I decided, however, not to go through all this with this man, even though it is true, because it actually sounds petty. In any case, it really isn’t about the numbers. It is really about personal and intellectual integrity.
Truth Hurts and Heals
So I took a different direction. I explained that for me, it was never about Trump personally. It wasn’t even about weighing in on the election as such. I never wrote that Hillary would be better or that Trump would be the end of the world. My main focus was to use his ascendance both to rediscover and explain a lost form of illiberalism, one that was huge in the interwar years but has been mostly lost to history until recently.
My job was to train up a more refined intellectual instinct, so that in gaining a clearer picture of the opponents of liberty (left or right), we forge a more consistent image of the aesthetic of liberty. For me it was about intellectual discovery, sharing, teaching, and inspiring.
Interestingly, the gentleman and I had a great talk and we became fast friends, right on the spot. He never said this but I suspect that only a year ago, he was joining his friends in denouncing me as having betrayed the cause he thought I shared with him. All Internet cosplay aside, we are both just human beings.
Fame Is a Drug
Today’s social media entrepreneurs are discovering a truth known since the ancientworld, confirmed by all psychological research: fame operates on the human mind like an addictive drug. Consuming it without understanding the danger can lead to disaster. You end up giving up all that really matters in exchange for what is absolutely unsustainable.
At some point, as Marcus Aurelius says, no matter how famous and seemingly beloved you are, you will be displaced. Just as one sand dune covers another in the evolution of a desert, so too “former deeds are quickly hidden by those that follow after.”
A priest friend of mine counsels many young people going through this problem right now. He told me that the usual advice they hear is to ignore their critics. That is impossible to do. We are shocked, riveted, and endlessly curious about critics. We can’t stop reading and looking, which is precisely why they criticize and why they are so effective at tearing us down.
My friend’s advice to young social media stars is slightly different: pay as little attention as possible to praise. Do not come to believe the flattery heaped on you by your fans. Their loyalty to you is as thin as water.
As much as possible, stay focused on the mission that drove you here in the first place: the art, the ideas, the notion of truth, the love of communication. Whatever it is, don’t ever let your lust for fame and followers displace it.
Live Authentically
In other words, earn your following by just standing by what you believe. Sincerity and honesty are always better than currying favor from the crowd. If you have made the mistake in the past of chasing likes and follows at the expense of your personal integrity, it is a sunk-cost fallacy to continue in this direction. Stop now. Then use the block, unfollow, unfriend, and mute buttons liberally.
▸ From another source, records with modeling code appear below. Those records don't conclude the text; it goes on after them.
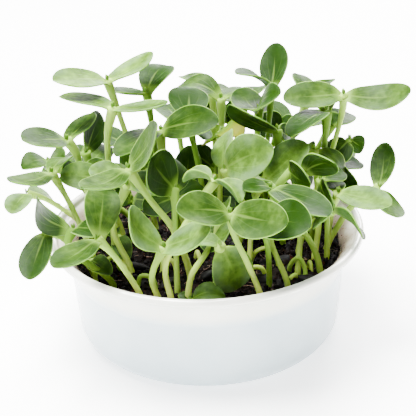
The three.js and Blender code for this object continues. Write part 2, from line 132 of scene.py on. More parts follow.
LEFT = (
    ((-22, 12), ((-35, 9, 97),), (-38, 8, 109), 0, 0,
     ((-148, 12, 21, 25, 13, 1), (40, 17, 3, 25, 13, -8))),
    ((-37, -4), ((-38, -8, 91),), (-35, -8, 103), 0, 0,
     ((155, 5, -4, 25, 13, 1), (-17, 10, 0, 24, 12, -7))),
    ((-46, -2), ((-51, -9, 85),), (-54, -10, 91), 0, 0,
     ((-130, 18, 23, 24, 14, 0), (64, 12, 13, 21, 12, -3))),
    ((-46, -18), ((-53, -17, 63), (-57, -13, 70)), (-61, -12, 78), 0, 0,
     ((-126, 13, 5, 24, 13, -9), (70, -5, 15, 20, 12, 10))),
    ((-36, 6), (), (-52, 3, 68), 3, 0,
     ((-110, 25, 55, 20, 14, 8), (45, 0, -40, 17, 13, 8))),
    ((-32, 20), ((-47, 20, 55),), (-50.5, 14, 76), 2, 0,
     ((70, 37, -75, 21, 14, -1), (140, -30, 25, 20, 12, 5))),
    ((-46, 20), (), (-67, 18, 70), 0, 0,
     ((-145, 0, 15, 13, 11, 20), (-50, 25, -40, 16, 11, 5))),
    ((-50, 9), ((-68, 10, 56),), (-76, 10, 59), 0, 0,
     ((-105, -5, 5, 17.5, 10.8, 5), (55, -35, -20, 20, 14, 8))),
    ((-20, 24), (), (-23, 20, 99), 0, 0,
     ((59, 21, 0, 19, 15, 16), (162, 4, -10, 17, 12, -8))),
)
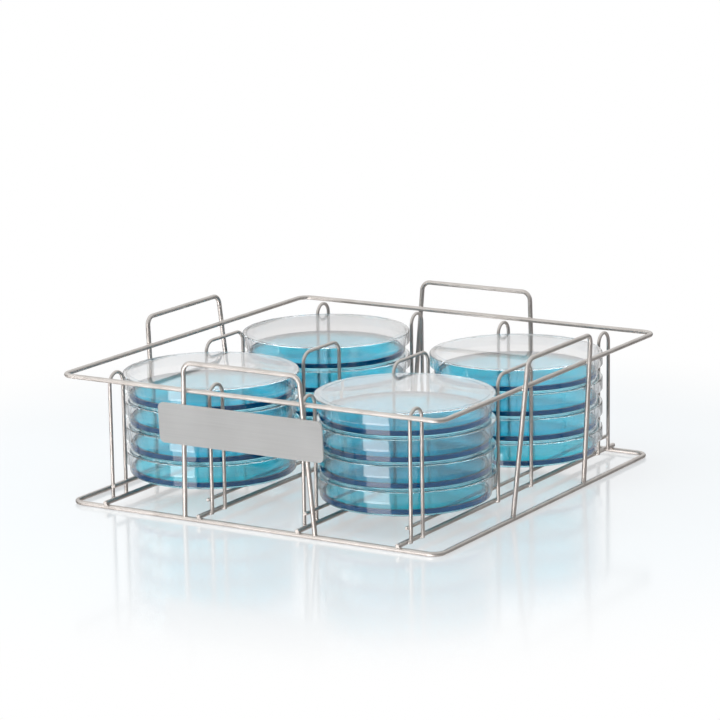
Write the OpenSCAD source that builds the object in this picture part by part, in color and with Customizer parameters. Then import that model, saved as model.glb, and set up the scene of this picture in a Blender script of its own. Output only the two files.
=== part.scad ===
// Welded wire rack for large petri dishes, loaded with four stacks of dishes.
// Millimetres, +Z up, origin on the bench under the middle of the rack.
// X runs along the side with the label plate, which faces -Y.

/* [Wires] */
// Diameter of the wire of the two rings
ring_wire_d = 4; // [3:0.5:5]
// Diameter of the wire of the handles
handle_wire_d = 4; // [3:0.5:5]
// Diameter of the floor rails
rail_wire_d = 4; // [3:0.5:5]
// Diameter of the wires that the dishes stand on
support_wire_d = 3; // [2.5:0.5:4]
// Diameter of the hairpin guides
guide_wire_d = 3; // [2.5:0.5:4]
// How far one wire sinks into the next at a weld
weld_set = 0.4; // [0.2:0.1:0.6]
// Chamfer on a cut wire end
end_chamfer = 0.4; // [0.2:0.1:0.6]
// How much the radius of a wire shrinks in a bend
bend_thin = 0.03; // [0.02:0.01:0.1]

/* [Rings] */
// Base ring, between wire axes along X
base_ring_x = 355; // [340:1:380]
// Base ring, between wire axes along Y
base_ring_y = 373.6; // [360:0.2:400]
// Rim ring, between wire axes along X
rim_ring_x = 365; // [356:1:390]
// Rim ring, between wire axes along Y
rim_ring_y = 379.2; // [374:0.2:410]
// Height of the rim ring's axis above the bench
rim_ring_z = 111.5; // [108:0.5:130]
// Bend radius of the rings' corners, at the axis
ring_bend_r = 10; // [8:1:20]

/* [Bays] */
// Distance between the middles of the stacks along X
bay_pitch_x = 190; // [182:1:200]
// Distance between the middles of the stacks along Y
bay_pitch_y = 184; // [180:1:190]
// Distance between the two rails under one stack
rail_gauge = 94; // [85:1:100]
// Free space between a dish and each guide leg
dish_play = 3.8; // [2:0.2:5]
// How far a rail runs past the axis of the base ring
rail_overhang = 3.4; // [2.5:0.1:5]
// Height of a support wire's axis above its rail's axis
support_rise = 11.4; // [9:0.2:16]
// How far a support wire runs past the axis of the last guide leg
support_overhang = 2.8; // [2:0.1:5]

/* [Guides] */
// Width of a front or back hairpin, between leg axes
guide_w = 18.8; // [14:0.2:22]
// Bend radius of the centre guides, at the axis
centre_guide_bend_r = 10; // [6:0.5:12]
// Height of the guides' top axis above the rim ring's axis
guide_over_rim = 1.3; // [0:0.1:10]
// How far a guide's foot reaches below its rail's axis
guide_foot_drop = 1.2; // [0.8:0.1:1.6]

/* [Handles] */
// Width of a handle at its top, between the corners of its axis
handle_top_w = 111; // [90:1:120]
// Width of a handle at the base ring, between leg axes
handle_foot_w = 126.6; // [122:0.2:150]
// Height of a handle's bar above the rim ring, between axes
handle_rise = 24.3; // [18:0.1:40]
// Bend radius of a handle, at the axis
handle_bend_r = 8; // [6:0.5:14]

/* [Label plate] */
// Width of the plate
plate_w = 158; // [140:1:180]
// Height of the plate
plate_h = 34.4; // [25:0.1:50]
// Thickness of the plate
plate_t = 1.5; // [1:0.1:3]
// Corner radius of the plate
plate_corner_r = 5; // [2:0.5:10]
// Middle of the plate, measured down its slope from the rim ring's axis
plate_drop = 28; // [22:0.5:40]
// Middle of the plate, measured from the middle of the rack along X
plate_shift = -2.4; // [-8:0.2:8]

/* [Dishes] */
// Outer diameter of a lid
dish_d = 150; // [140:1:155]
// Wall of a base and of a lid
dish_wall = 1.2; // [0.8:0.1:2]
// Height of a base
base_h = 20.1; // [16:0.1:24]
// Radial gap between a base and the skirt of its lid
lid_gap = 1.6; // [0.8:0.1:2]
// Height of a lid's skirt, below its top face
skirt_h = 10.4; // [7:0.1:13]
// Height of the vent ribs that keep a lid off its base
vent_h = 0.4; // [0.2:0.1:0.8]
// Height of the stacking ridge on a lid
ridge_h = 0.5; // [0.4:0.1:1.2]
// Width of the stacking ridge on a lid
ridge_w = 1; // [0.6:0.1:1.4]
// Height left between a ridge and the base above it
ridge_gap = 0.2; // [0.1:0.1:0.5]
// Width of the foot ring under a base
foot_w = 1.6; // [1:0.1:2.5]
// How far a foot ring lies inside the rim of its base
foot_inset = 3.8; // [3.6:0.1:5]
// Radial gap between a foot ring and the ridge it stands in
foot_gap = 0.5; // [0.3:0.1:1]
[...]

To live authentically is more important than racking up ever higher viewer metrics. To say and do the thing you must say or do–even though you know for sure that your biggest fans will be outraged–is part of living the good and happy life.
Yes, there could be a short-term cost. It could be very high. On the other hand, you can escape the cage you built for yourself, feel better about what you do, and, if all goes well, you can eventually replace every lost follower with two more people who will always appreciate how you modeled the meaning of integrity.